07 December 2008

Good News

Short sermon preached at 8am Eucharist at St Alphege, Solihull on Sunday 7th December 2008 Advent 2, Year B.

Readings: Isaiah 40: 1-11 2 Peter 3: 8-15a Mark 1: 1-8



Our gospel reading today is the very start of Mark’s gospel. Mark introduces his gospel as, “The beginning of the good news of Jesus Christ, the Son of God.” I am always very struck by this bold and clear start to the gospel of Mark. There is a clear affirmation the Jesus is the Son of God and there is a clear affirmation that the gospel is good news, good news.
I think it is very important to train ourselves to have the correct perspective and to understand with joy that the gospel is good news.
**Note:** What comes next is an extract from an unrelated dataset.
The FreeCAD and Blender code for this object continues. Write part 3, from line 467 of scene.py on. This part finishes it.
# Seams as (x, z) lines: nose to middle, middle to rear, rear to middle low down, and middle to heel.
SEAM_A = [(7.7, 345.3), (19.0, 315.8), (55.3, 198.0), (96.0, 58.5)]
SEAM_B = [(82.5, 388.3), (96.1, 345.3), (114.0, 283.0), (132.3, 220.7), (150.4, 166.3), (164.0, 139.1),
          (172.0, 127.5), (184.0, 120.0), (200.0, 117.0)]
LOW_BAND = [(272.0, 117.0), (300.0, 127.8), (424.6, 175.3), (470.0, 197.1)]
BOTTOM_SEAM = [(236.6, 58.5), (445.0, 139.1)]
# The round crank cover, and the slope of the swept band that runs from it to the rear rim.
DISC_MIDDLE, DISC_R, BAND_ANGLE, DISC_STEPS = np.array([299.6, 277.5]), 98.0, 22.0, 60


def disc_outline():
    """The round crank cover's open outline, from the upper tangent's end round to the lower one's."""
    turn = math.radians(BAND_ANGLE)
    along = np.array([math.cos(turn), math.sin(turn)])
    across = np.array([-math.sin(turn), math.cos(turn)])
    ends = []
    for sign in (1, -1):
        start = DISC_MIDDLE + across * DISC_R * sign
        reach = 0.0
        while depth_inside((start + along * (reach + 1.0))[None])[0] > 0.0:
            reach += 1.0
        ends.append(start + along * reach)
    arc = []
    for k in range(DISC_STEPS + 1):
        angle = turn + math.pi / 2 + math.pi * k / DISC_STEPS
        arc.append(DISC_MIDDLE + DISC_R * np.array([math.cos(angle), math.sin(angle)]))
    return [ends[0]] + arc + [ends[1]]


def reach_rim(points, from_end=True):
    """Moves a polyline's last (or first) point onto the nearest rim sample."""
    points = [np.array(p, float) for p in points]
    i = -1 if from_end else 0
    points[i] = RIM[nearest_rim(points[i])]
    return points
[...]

I remember when I was a student someone said to me, “How can you call the gospel good news? It stops you from smoking and drinking and gambling and womanising. It makes you feel guilty and gives you all kinds of scruples about looking after yourself. It puts you at a big disadvantage in this competitive world.” Well this perspective is very understandable in a post-Christian society, but it is profoundly wrong. It is like the perspective of a playboy who fritters away a huge inheritance and then curses his bankers and benefactors when he finally runs out of money. The good news for this playboy is that he is free to become a responsible adult, to start earning money and to stop spending it. It is good news but with his rather warped perspective the playboy experiences it as bad news.
Sometimes people can think that the gospel is bad news because it recognises and takes account of things that we might like to forget about. As we read today from Isaiah “Surely the people are grass. The grass withers, the flower fades; but the word of our God will stand forever.” We might like to forget that one day we shall die, that all human accomplishments crumble with time and pass away. We might like to forget these things, but they are profoundly true and the gospel accepts them and takes proper account of them. The gospel is completely realistic and honest about what it is to be a human being.
Above all the gospel is good news. As Isaiah said, “the word of our God will stand forever.” Through the gospel we have an extraordinary opportunity to build a life that is eternal (Mark 10:30); a life more wonderful than we can imagine, and yet more natural and befitting to our true selves that we could ever have dared to hope. All we have to do is to follow the commands of the gospel. The gospel calls us always to grow in love for God and for our neighbour. It calls us to be honest about our sin, and to trust in the forgiveness that Christ won for us. It calls to trust that even our frailties and weaknesses are part of God’s love for us, through which his power is revealed (2 Cor 12: 9, Heb 11:34). Above all it calls us to be good disciples of Jesus, following, moment by moment, on the journey that he sets before us, that leads to our perfect fulfilment.
So this Advent, let’s listen to John the Baptist’s call to repentance. Let’s be humble enough to get our perspective right and to see that the gospel really is good news, extraordinary good news. Above all let’s do all our part to live out the gospel commandments so as to bring about the great things promised to us.